May also spoke about Canada having an opportunity to become the most creative generation of humanity since human kind became bipedal.

“This is our moment to be the ones who save this planet, and ourselves, and civilization, but it won’t be if we are talking about tweaking around the margins of the status quo. We have to turn that table over and start a new,” May says.

Pedneault, in his speech, says he believes things need shaking up.

“We have a country that is faced with multiple crises at this very moment,” he says. “People are looking for that north star, this reason to be hopeful for the future. We are seeing our politicians, the influences among us, peddle narratives of hatred and anger. There is anger in the country. I don’t know about you guys, but I am angry. I feel like a lot of the things that made this country work, and they are not to be taken for granted, are slowly slipping from our fingers.”

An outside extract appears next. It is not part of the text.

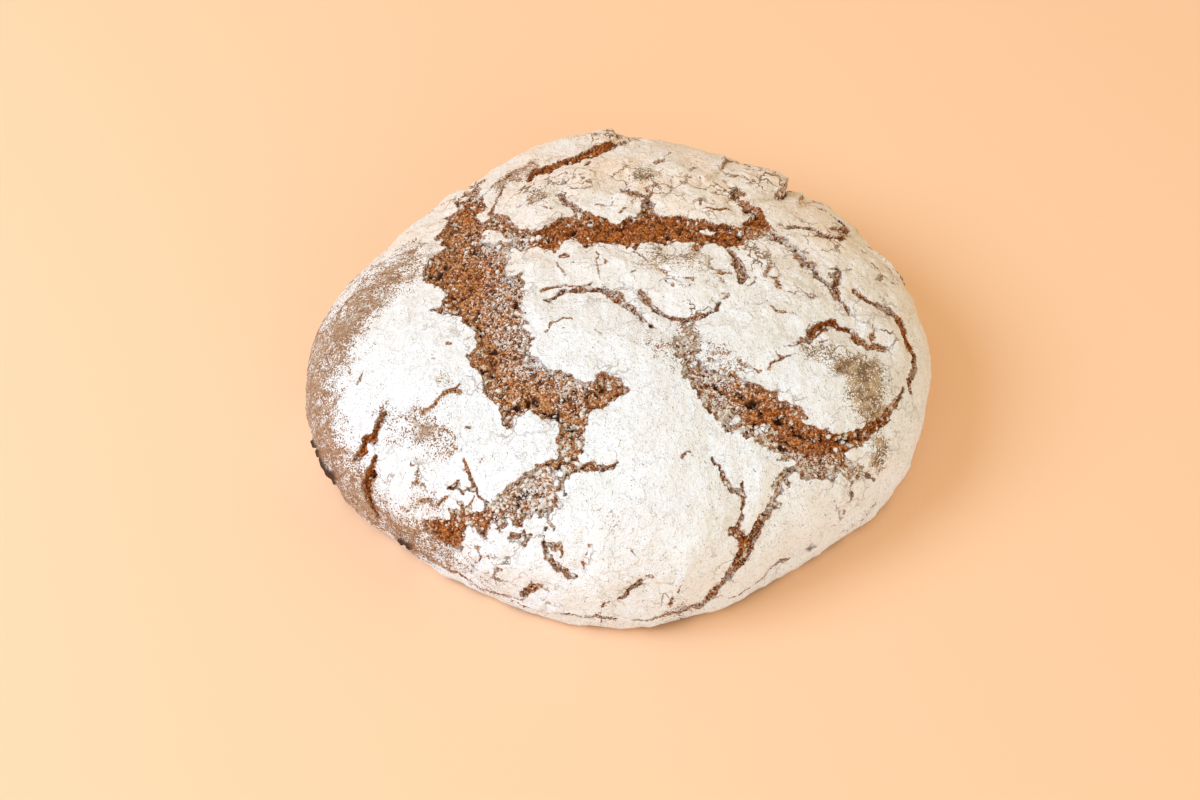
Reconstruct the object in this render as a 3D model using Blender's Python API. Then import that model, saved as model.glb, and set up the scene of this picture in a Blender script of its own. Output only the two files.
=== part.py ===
"""A round farmhouse rye loaf, baked free on the stone: one solid.

The loaf is worked out on its peel: the crust taken off and laid flat, as if each line from the top
of the dome down to the rim were unrolled. A place on the peel is (x, y) in millimetres from the top,
and its distance from the top is the length of crust between them. The rifts, where the crust tore
open in the oven, are drawn on the peel as lines with a half width at each point.

+X is the loaf's long side, +Z is up, and the loaf stands on z = 0.
"""

import math

import bmesh
import bpy
import numpy as np
from mathutils import Vector

MM = 0.001

# Driving dimensions of the whole loaf.
MEAN_RADIUS = 125.0 * MM
DOME_HEIGHT = 78.0 * MM
WAIST_HEIGHT = 22.0 * MM  # the widest line round the loaf
BASE_SHARE = 0.93  # the flat base's radius over the waist's
DOME_SQUARENESS = 2.3  # 2 is an ellipse, more is a flatter top with fuller shoulders

# How the plan departs from a circle: waves round the rim, outward swell, direction of the first crest.
PLAN_WAVES = (
    (2, 3.7 * MM, math.radians(13)),
    (3, 2.1 * MM, math.radians(-28)),
    (4, 3.7 * MM, math.radians(7)),
    (5, 1.4 * MM, math.radians(-30)),
)

# The crust sags towards each rift, drops down the rift's wall and lies level along its floor.
PLATE_SAG = 2.6 * MM
SAG_REACH = 14.0 * MM
RIFT_DEPTH = 4.2 * MM
WALL_RUN = 2.4 * MM
RIM_FADE = 12.0 * MM  # the rifts run out over this much crust above the base
LUMP_HEIGHT = 1.0 * MM

# The thin lip of burnt dough that spread on the stone: direction round the rim, width and reach.
LIP_PLACES = ((math.radians(203), math.radians(7)), (math.radians(225), math.radians(4)))
LIP_REACH = 3.0 * MM
LIP_HEIGHT = 4.0 * MM

# The ball that the loaf is shaped from, and how finely it is cut along the rifts.
BALL_CUTS = 5
FINE_REACH = 3.4 * MM
CLOSEST_CUT = 0.15  # no cut comes nearer to the end of an edge than this share of it
FLAT_HEIGHT = 0.001  # on the ball, how far above the slice still counts as base
MERIDIAN_STEPS = 240

CRUST_COLOUR = (0.80, 0.74, 0.66, 1.0)
CRUST_ROUGHNESS = 0.9

# Each rift's line on the peel: x, y and half width, in millimetres.
RIFTS = {
    "west": ((-71, 86, 4), (-74, 66, 8), (-77, 46, 9), (-71, 28, 14), (-65, 10, 14), (-57, -8, 13),
             (-51, -24, 10), (-47, -42, 13), (-38, -54, 10), (-22, -57, 9), (-6, -56, 6), (2, -56, 2)),
    "west neck": ((-21, -58, 7), (-22, -74, 6), (-22, -88, 5)),
    "south west": ((-8, -88, 2), (-28, -94, 7), (-42, -101, 8), (-56, -107, 5), (-70, -107, 5),
                   (-77, -114, 5), (-90, -110, 3)),
    "crest": ((-58, 34, 8), (-42, 29, 6), (-26, 32, 8), (0, 29, 8), (22, 32, 9), (42, 30, 9), (57, 36, 6)),
    "crest spur": ((10, 36, 4), (10, 50, 3)),
    "north east": ((58, 36, 6), (58, 49, 5), (49, 66, 3)),
    "east shoulder": ((62, 37, 4), (75, 25, 4), (83, 11, 2), (88, 3, 3), (91, -8, 1)),
    "north": ((4, 104, 2), (-14, 90, 3), (-30, 81, 3), (-44, 71, 2)),
    "south east": ((25, -36, 3), (34, -54, 6), (50, -62, 9), (66, -70, 12), (80, -77, 9), (96, -78, 6),
                   (108, -82, 3)),
    "east hook": ((80, -72, 7), (92, -68, 4), (103, -58, 4), (112, -46, 3), (119, -34, 2)),
    "south": ((73, -90, 2), (62, -110, 4), (55, -126, 5), (47, -138, 4), (40, -154, 3)),
    "east": ((98, 8, 2), (110, 3, 3), (119, -4, 3), (122, -20, 2), (121, -31, 2)),
    "east smile": ((70, -22, 1), (81, -15, 4), (94, -21, 3), (107, -21, 1)),
    "south west cleft": ((-103, -69, 1), (-107, -77, 4), (-112, -86, 4), (-115, -94, 1)),
    "west fold": ((-95, -51, 1), (-101, -60, 4), (-111, -65, 2), (-116, -69, 1)),
}


def clear_scene():
    for obj in list(bpy.data.objects):
        bpy.data.objects.remove(obj, do_unlink=True)


def meridian():
    """The loaf's outline from the top of the dome to the rim, as (length so far, radius share, height)."""
    outline = []
    for i in range(MERIDIAN_STEPS + 1):
        turn = math.pi / 2 * i / MERIDIAN_STEPS
        radius = math.sin(turn) ** (2 / DOME_SQUARENESS)
        rise = max(math.cos(turn), 0.0) ** (2 / DOME_SQUARENESS)
        outline.append((radius, WAIST_HEIGHT + (DOME_HEIGHT - WAIST_HEIGHT) * rise))
    for i in range(1, MERIDIAN_STEPS + 1):
        turn = math.pi / 2 * i / MERIDIAN_STEPS
        radius = BASE_SHARE + (1 - BASE_SHARE) * max(math.cos(turn), 0.0) ** 0.9
        outline.append((radius, WAIST_HEIGHT * (1 - math.sin(turn) ** 1.1)))
    points = [(0.0, *outline[0])]
    for (r0, z0), (r1, z1) in zip(outline, outline[1:]):
        step = math.hypot((r1 - r0) * MEAN_RADIUS, z1 - z0)
        points.append((points[-1][0] + step, r1, z1))
    return points


MERIDIAN = meridian()
PEEL_RADIUS = MERIDIAN[-1][0]


def on_meridian(length):
    """(radius share, height) at this length of crust from the top."""
    low, high = 0, len(MERIDIAN) - 1
    while high - low > 1:
        middle = (low + high) // 2
        if MERIDIAN[middle][0] <= length:
            low = middle
        else:
            high = middle
    (l0, r0, z0), (l1, r1, z1) = MERIDIAN[low], MERIDIAN[high]
    share = min(max((length - l0) / (l1 - l0), 0.0), 1.0)
    return r0 + (r1 - r0) * share, z0 + (z1 - z0) * share


def plan_radius(direction):
    return MEAN_RADIUS + sum(
        swell * math.cos(waves * (direction - crest)) for waves, swell, crest in PLAN_WAVES
    )


def on_loaf(x, y):
    """The point of the smooth loaf at this place on the peel."""
    direction = math.atan2(y, x)
    share, height = on_meridian(math.hypot(x, y))
    radius = plan_radius(direction) * share
    return Vector((radius * math.cos(direction), radius * math.sin(direction), height))


def outward(x, y):
    """The smooth loaf's outward direction at this place on the peel."""
    step = 0.5 * MM
    across = on_loaf(x + step, y) - on_loaf(x - step, y)
    along = on_loaf(x, y + step) - on_loaf(x, y - step)
    return across.cross(along).normalized()


def rift_legs():
    """Every straight leg of every rift: its start and its end, each as x, y and half width in metres."""
    starts, ends = [], []
    for line in RIFTS.values():
        starts += line[:-1]
        ends += line[1:]
    return np.array(starts) * MM, np.array(ends) * MM


LEG_STARTS, LEG_ENDS = rift_legs()
LEG_RUNS = LEG_ENDS - LEG_STARTS
LEG_SQUARES = (LEG_RUNS[:, :2] ** 2).sum(axis=1)


def to_rift(x, y):
    """How far this place is outside the nearest rift's side; negative inside a rift."""
    offset = np.array((x, y)) - LEG_STARTS[:, :2]
    share = np.clip((offset * LEG_RUNS[:, :2]).sum(axis=1) / LEG_SQUARES, 0, 1)
    away = offset - share[:, None] * LEG_RUNS[:, :2]
    half_width = LEG_STARTS[:, 2] + share * LEG_RUNS[:, 2]
    return float((np.hypot(away[:, 0], away[:, 1]) - half_width).min())


def lumps(x, y):
    """Slow swells of the dough, from three crossed waves of unlike lengths."""
    waves = ((71.0, 0.4, 0.0), (53.0, 2.3, 1.1), (38.0, 4.2, 2.6))
    total = 0.0
    for length, heading, phase in waves:
        along = x * math.cos(heading) + y * math.sin(heading)
        total += math.sin(2 * math.pi * along / (length * MM) + phase)
    return LUMP_HEIGHT * total / len(waves)


def relief(x, y):
    """How far the crust stands out from the smooth loaf: sagging plates, sunken rifts."""
    side = to_rift(x, y)
    sag = PLATE_SAG * math.exp(-max(side, 0.0) / SAG_REACH)
    drop = RIFT_DEPTH * min(max(-side, 0.0) / WALL_RUN, 1.0)
    fade = min(max((PEEL_RADIUS - math.hypot(x, y)) / RIM_FADE, 0.0), 1.0)
    return fade * (lumps(x, y) - sag - drop)


def lip(direction, height):
    """How far the burnt lip pushes the rim out, at this direction and height."""
    push = 0.0
    for middle, spread in LIP_PLACES:
        turn = math.remainder(direction - middle, 2 * math.pi)
        push = max(push, math.exp(-((turn / spread) ** 2)))
    return LIP_REACH * push * max(1 - height / LIP_HEIGHT, 0.0)


def ball():
    """A ball with its bottom sliced off flat where the loaf's rim comes."""
    mesh = bmesh.new()
    bmesh.ops.create_icosphere(mesh, subdivisions=BALL_CUTS, radius=1.0)
    base_radius = BASE_SHARE * MEAN_RADIUS
    rim_turn = math.pi * PEEL_RADIUS / (PEEL_RADIUS + base_radius)
    everything = mesh.verts[:] + mesh.edges[:] + mesh.faces[:]
    rim_height = math.cos(rim_turn)
    bmesh.ops.bisect_plane(
        mesh, geom=everything, dist=1e-4, plane_co=(0, 0, rim_height), plane_no=(0, 0, -1), clear_outer=True
    )
    rim = [edge for edge in mesh.edges if edge.is_boundary]
    bmesh.ops.contextual_create(mesh, geom=rim)
    return mesh, rim_turn


def peel_place(corner, rim_turn):
    """Where a corner of the ball lies on the peel."""
    turn = math.acos(max(min(corner.normalized().z, 1.0), -1.0))
    length = PEEL_RADIUS * min(turn / rim_turn, 1.0)
    direction = math.atan2(corner.y, corner.x)
    return length * math.cos(direction), length * math.sin(direction)


def is_wall(edge):
    """Whether this edge has no part in the flat base."""
    return all(len(face.verts) == 3 for face in edge.link_faces)


def refine_near_rifts(mesh, rim_turn):
    """Halves the edges near the rifts."""
    near = []
    for edge in mesh.edges:
        middle = (edge.verts[0].co + edge.verts[1].co) / 2
        if is_wall(edge) and to_rift(*peel_place(middle, rim_turn)) < FINE_REACH:
            near.append(edge)
    base = max(mesh.faces, key=lambda face: len(face.verts))
    bmesh.ops.subdivide_edges(mesh, edges=near, cuts=1, use_grid_fill=True, use_single_edge=True)
    bmesh.ops.triangulate(mesh, faces=[face for face in mesh.faces if face is not base])
    for corner in mesh.verts:
        if corner.co.z > math.cos(rim_turn) + FLAT_HEIGHT:
            corner.co.normalize()


def cut_along_rifts(mesh, rim_turn, level):
    """Puts a line of edges where the rifts' sides are this far away."""
    height = {corner: to_rift(*peel_place(corner.co, rim_turn)) - level for corner in mesh.verts}
    base = max(mesh.faces, key=lambda face: len(face.verts))
    cut = set()
    for edge in [edge for edge in mesh.edges if is_wall(edge)]:
        start, end = edge.verts
        if (height[start] > 0) == (height[end] > 0):
            continue
        share = height[start] / (height[start] - height[end])
        share = min(max(share, CLOSEST_CUT), 1 - CLOSEST_CUT)
        cut.add(bmesh.utils.edge_split(edge, start, share)[1])
    for face in mesh.faces[:]:
        on_line = [corner for corner in face.verts if corner in cut]
        if len(on_line) == 2:
            bmesh.utils.face_split(face, *on_line)
    bmesh.ops.triangulate(mesh, faces=[face for face in mesh.faces if face is not base])


def shape_loaf(mesh, rim_turn):
    """Moves every corner of the ball onto the loaf, then sets the loaf's box over the origin."""
    for corner in mesh.verts:
        x, y = peel_place(corner.co, rim_turn)
        point = on_loaf(x, y) + outward(x, y) * relief(x, y)
        on_base = corner.co.z < math.cos(rim_turn) + FLAT_HEIGHT
        direction = math.atan2(y, x)
        push = lip(direction, max(point.z, 0.0))
        point += Vector((math.cos(direction), math.sin(direction), 0)) * push
        corner.co = (point.x, point.y, 0.0 if on_base else max(point.z, 0.3 * MM))
    for axis in (0, 1):
        places = [corner.co[axis] for corner in mesh.verts]
        middle = (min(places) + max(places)) / 2
        for corner in mesh.verts:
            corner.co[axis] -= middle


def crust_material():
    material = bpy.data.materials.new("floured_crust")
    material.use_nodes = True
    surface = material.node_tree.nodes["Principled BSDF"]
    surface.inputs["Base Color"].default_value = CRUST_COLOUR
    surface.inputs["Roughness"].default_value = CRUST_ROUGHNESS
    surface.inputs["Metallic"].default_value = 0.0
    material.diffuse_color = CRUST_COLOUR
    return material


def make_loaf():
    mesh, rim_turn = ball()
    refine_near_rifts(mesh, rim_turn)
    cut_along_rifts(mesh, rim_turn, 0.0)
    cut_along_rifts(mesh, rim_turn, -WALL_RUN)
    shape_loaf(mesh, rim_turn)
    bmesh.ops.triangulate(mesh, faces=[face for face in mesh.faces if len(face.verts) > 3])
    bmesh.ops.recalc_face_normals(mesh, faces=mesh.faces)
    data = bpy.data.meshes.new("loaf")
    mesh.to_mesh(data)
    mesh.free()
    data.materials.append(crust_material())
    data.shade_smooth()
    data.set_sharp_from_angle(angle=math.radians(50))
    loaf = bpy.data.objects.new("loaf", data)
    collection = bpy.data.collections.new("rye_loaf")
    bpy.context.scene.collection.children.link(collection)
    collection.objects.link(loaf)
    return loaf


clear_scene()
make_loaf()
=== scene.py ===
"""A round farmhouse rye loaf: thick plates of floured crust, torn apart by rifts of open crumb.

The loaf is worked out on its peel: the crust laid flat, as if each line from the top of the dome down
to the rim were unrolled. A place on the peel is (x, y) in millimetres from the top. Rifts and cracks
are drawn there, and every corner of the mesh knows its place on it.
"""

import math

import bpy
import numpy as np
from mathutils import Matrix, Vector


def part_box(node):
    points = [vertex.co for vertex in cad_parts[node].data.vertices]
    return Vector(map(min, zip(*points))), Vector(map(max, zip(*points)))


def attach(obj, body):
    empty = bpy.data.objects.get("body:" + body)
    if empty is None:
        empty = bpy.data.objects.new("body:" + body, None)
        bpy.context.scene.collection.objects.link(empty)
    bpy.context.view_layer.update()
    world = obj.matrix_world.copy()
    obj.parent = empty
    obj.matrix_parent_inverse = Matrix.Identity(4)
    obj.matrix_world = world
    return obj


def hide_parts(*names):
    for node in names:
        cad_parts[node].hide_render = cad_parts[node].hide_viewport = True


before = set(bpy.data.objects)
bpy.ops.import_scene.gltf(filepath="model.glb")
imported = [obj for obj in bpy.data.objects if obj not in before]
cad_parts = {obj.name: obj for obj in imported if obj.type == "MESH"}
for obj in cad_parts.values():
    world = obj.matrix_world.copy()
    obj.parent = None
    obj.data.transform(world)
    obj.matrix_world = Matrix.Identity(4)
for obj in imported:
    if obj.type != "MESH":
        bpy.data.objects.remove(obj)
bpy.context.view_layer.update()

MM = 0.001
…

He spoke about his childhood and how his mother faced mental challenges, being on welfare, but how he was still able to forge a life for himself, compared to many of the children he has worked with in refugee camps and war zones who have not been afforded the same opportunities, despite being “more capable and intelligent than” he is.

Pedneault hopes the party will demonstrate in the upcoming months that Green isn’t just a colour and it’s not just a party, but a movement. A movement, he says, was built by people convinced Canada can do better. He also lamented about Canadians living in a bubble and isolating themselves from their communities due to the current economy occupying their time trying to make ends meet.

“All of this time is stolen away by a system that has also been contributing and continues to contribute to the environmental disaster we are in. It’s an extractivist system. It extracts from nature (and) it extracts from human beings, accumulates extraordinary wealth in the hands of a very few fortunate people and leaves the rest of us chasing our tails, exhausted, (and) trying to find purpose.”

Pedneault says there is no one in Ottawa fighting for what he says is the most important thing, “our kids and their well-being,” adding they will not flourish or inherit a healthy Canada if the country continues down its present road and fails to preserve “Mother Earth, and its beauties and its wonders” for future generations.

Another topic discussed by the leaders was the resource industry, including protecting old growth.

May took aim at Paper Excellence, a pulp and paper manufacturer owned by Jackson Wiljaya Limantara, which owns seven facilities in Canada and is the country’s largest player in the industry. Wiljaya has refused an invitation to appear before the Parliamentary Standing Committee on Natural resources twice. May believes Wiljaya’s means to purchase these facilities are connected to China and bemoaned the lack of review to regulate foreign interference in Canada’s paper mills and resource industry.

One solution was to stopping the exporting of raw logs and insist on Indigenous governance over Indigenous lands and how forests in those lands are treated and banning the logging of old growth. However, this would require a reexamination of the Constitution Act (1867 and 1982) regarding forestry.

READ MORE: Elizabeth May Announces North Island-Powell River candidate in Campbell River

May spoke about Green Parties around the world, and how almost all of them share the same values. She also talked about doing whatever she could to help Sonia Furstenau, leader of the Green Party of BC, in the upcoming provincial election, and how Aislinn Clancy, a member of the Green Party of Ontario (Kitchener Centre riding), won more votes in the province’s by-election on Nov. 20, 2023, than every party combined.

“That sets us up for all kinds of things for electing more Greens federally in Ontario,” says May.